Personal information
- Full name: Matthew Gee
- Born: 12 December 1994 (age 31) Wigan, Greater Manchester, England

Playing information
- Height: 5 ft 11 in (1.80 m)
- Weight: 16 st 1 lb (102 kg)
- Position: Second-row
Club
| Years | Team | Pld | T | G | FG | P |
| 2015–16 | Salford Red Devils | 2 | 0 | 0 | 0 | 0 |
| 2014(loan) | → N Wales Crusaders | 6 | 0 | 0 | 0 | 0 |
| 2015(loan) | → Hunslet Hawks | 13 | 4 | 0 | 0 | 16 |
| 2016(loan) | → N Wales Crusaders | 4 | 0 | 0 | 0 | 0 |
| 2016(loan) | → Workington Town | 19 | 4 | 0 | 0 | 16 |
| 2017–19 | London Broncos | 70 | 13 | 0 | 0 | 52 |
| 2017(loan) | → London Skolars | 1 | 0 | 0 | 0 | 0 |
| 2020 | Hull Kingston Rovers | 13 | 0 | 0 | 0 | 0 |
| 2020(loan) | → Dewsbury Rams | 1 | 1 | 0 | 0 | 4 |
| 2021 | Leigh Centurions | 7 | 1 | 0 | 0 | 4 |
| 2022–24 | Halifax Panthers | 17 | 3 | 0 | 0 | 12 |
| 2025 | Bradford Bulls | 27 | 6 | 0 | 0 | 24 |
|  | Total | 180 | 32 | 0 | 0 | 128 |
- Source:

= Matty Gee =

English rugby league footballer

Matty Gee (born 12 December 1994) is an English professional rugby league footballer who last played as a forward for the Bradford Bulls in the RFL Championship.

He has played for the Salford Red Devils in the Super League, and on loan from Salford at the North Wales Crusaders in League 1, and the Hunslet Hawks and Workington Town in the Championship. Gee has played for the London Broncos in the Championship and the Super League, and on loan from the Broncos at the London Skolars in League 1. He has also played for Hull Kingston Rovers in the top flight.

==Background==
Gee was born in Wigan, Greater Manchester, England.

==Playing career==
===Salford Red Devils===
Gee played for the Red Devils in the Super League.

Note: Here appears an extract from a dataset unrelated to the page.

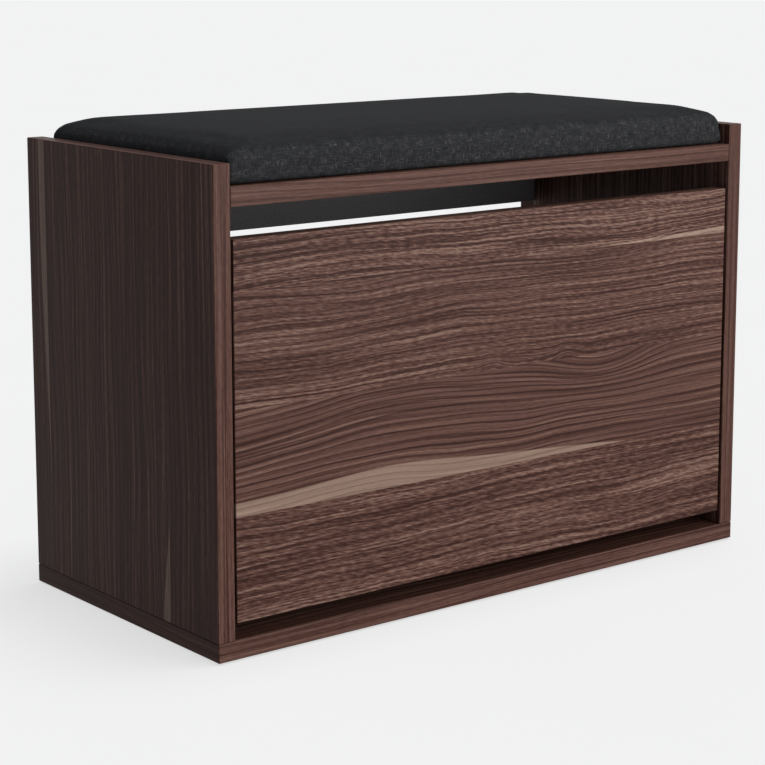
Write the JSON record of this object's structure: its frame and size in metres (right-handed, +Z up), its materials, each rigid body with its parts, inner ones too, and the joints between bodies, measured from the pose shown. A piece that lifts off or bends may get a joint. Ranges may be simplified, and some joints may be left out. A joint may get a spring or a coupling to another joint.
{
  "type": "storage bench",
  "caption": "Low bench with an upholstered seat between raised sides and a full-width front that tilts out with a shoe rack behind it.",
  "frame": {"origin": "on the floor, under the middle of the carcass", "axes": "+X along the bench's width, to the right as seen from the front; +Y from the front to the back; +Z up"},
  "size_m": [0.675, 0.33, 0.4778],
  "materials": {
    "walnut_board": "dark brown walnut-grain laminate board, satin",
    "dark_board": "plain charcoal laminate board, matte",
    "fabric": "charcoal plain-woven heathered upholstery cloth over foam",
    "plywood": "raw plywood",
    "beech": "raw beech dowel",
    "black_plastic": "black moulded plastic, fine texture",
    "zinc": "zinc-plated steel and die-cast zinc"
  },
  "bodies": {
    "carcass": {"back_rail_lower": "dark_board", "back_rail_upper": "dark_board", "base_board": "walnut_board", "base_dowel_left_back": "beech", "base_dowel_left_front": "beech", "base_dowel_right_back": "beech", "base_dowel_right_front": "beech", "base_screw_left_back": "zinc", "base_screw_left_front": "zinc", "base_screw_right_back": "zinc", "base_screw_right_front": "zinc", "cam_bolt_lower_rail_left": "zinc", "cam_bolt_lower_rail_right": "zinc", "cam_bolt_seat_left_back": "zinc", "cam_bolt_seat_left_front": "zinc", "cam_bolt_seat_right_back": "zinc", "cam_bolt_seat_right_front": "zinc", "cam_bolt_upper_rail_left": "zinc", "cam_bolt_upper_rail_right": "zinc", "cam_lock_lower_rail_left": "zinc", "cam_lock_lower_rail_right": "zinc", "cam_lock_seat_left_back": "zinc", "cam_lock_seat_left_front": "zinc", "cam_lock_seat_right_back": "zinc", "cam_lock_seat_right_front": "zinc", "cam_lock_upper_rail_left": "zinc", "cam_lock_upper_rail_right": "zinc", "cushion_board": "plywood", "cushion_screw_left_back": "zinc", "cushion_screw_left_front": "zinc", "cushion_screw_right_back": "zinc", "cushion_screw_right_front": "zinc", "glide_left_back": "black_plastic", "glide_left_front": "black_plastic", "glide_right_back": "black_plastic", "glide_right_front": "black_plastic", "pivot_bush_left": "black_plastic", "pivot_bush_right": "black_plastic", "seat_board": "walnut_board", "seat_cushion": "fabric", "side_panel_left": "walnut_board", "side_panel_right": "walnut_board", "stop_pin_left": "zinc", "stop_pin_right": "zinc"},
    "tilting_front": {"door_panel": "walnut_board", "pivot_pin_left": "zinc", "pivot_pin_right": "zinc", "plate_screw_left_lower": "zinc", "plate_screw_left_upper": "zinc", "plate_screw_right_lower": "zinc", "plate_screw_right_upper": "zinc", "rack_divider": "dark_board", "rack_floor_front": "dark_board", "rack_floor_rear": "dark_board", "rack_wall_rear": "dark_board", "tilt_plate_left": "black_plastic", "tilt_plate_right": "black_plastic"}
  },
  "joints": [
    {"name": "door_tilt", "type": "hinge", "parent": "carcass", "child": "tilting_front", "pos_m": [0, -0.135, 0.0615], "axis": [1, 0, 0], "range_deg": [0, 48]}
  ]
}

In 2014 he was loaned to North Wales in League 1.

In 2015 he was loaned to Hunslet in the Championship.

In 2016 he was loaned to the Crusaders in League 1. Later in 2016 he was loaned to Workington in the Championship.

===London Broncos===
Gee played for the London Broncos in the Championship and the top flight, and spent time on loan from the Broncos at the London Skolars in League 1.

===Hull Kingston Rovers===
After London's final-day points difference relegation from the Super League, Gee left the capital and moved to Hull KR ahead of the 2020 Super League season.

===Leigh Centurions===
On 6 October 2020 it was announced that Gee would join the Leigh Centurions for the 2021 season.

===Halifax Panthers===
On 1 November 2021, it was reported that he had signed for Halifax in the RFL Championship.

===Bradford Bulls===
On 9 Aug 2024 it was reported that he had signed for Bradford Bulls in the RFL Championship on a 2-year deal.

In October 2025 it was reported that he had retired.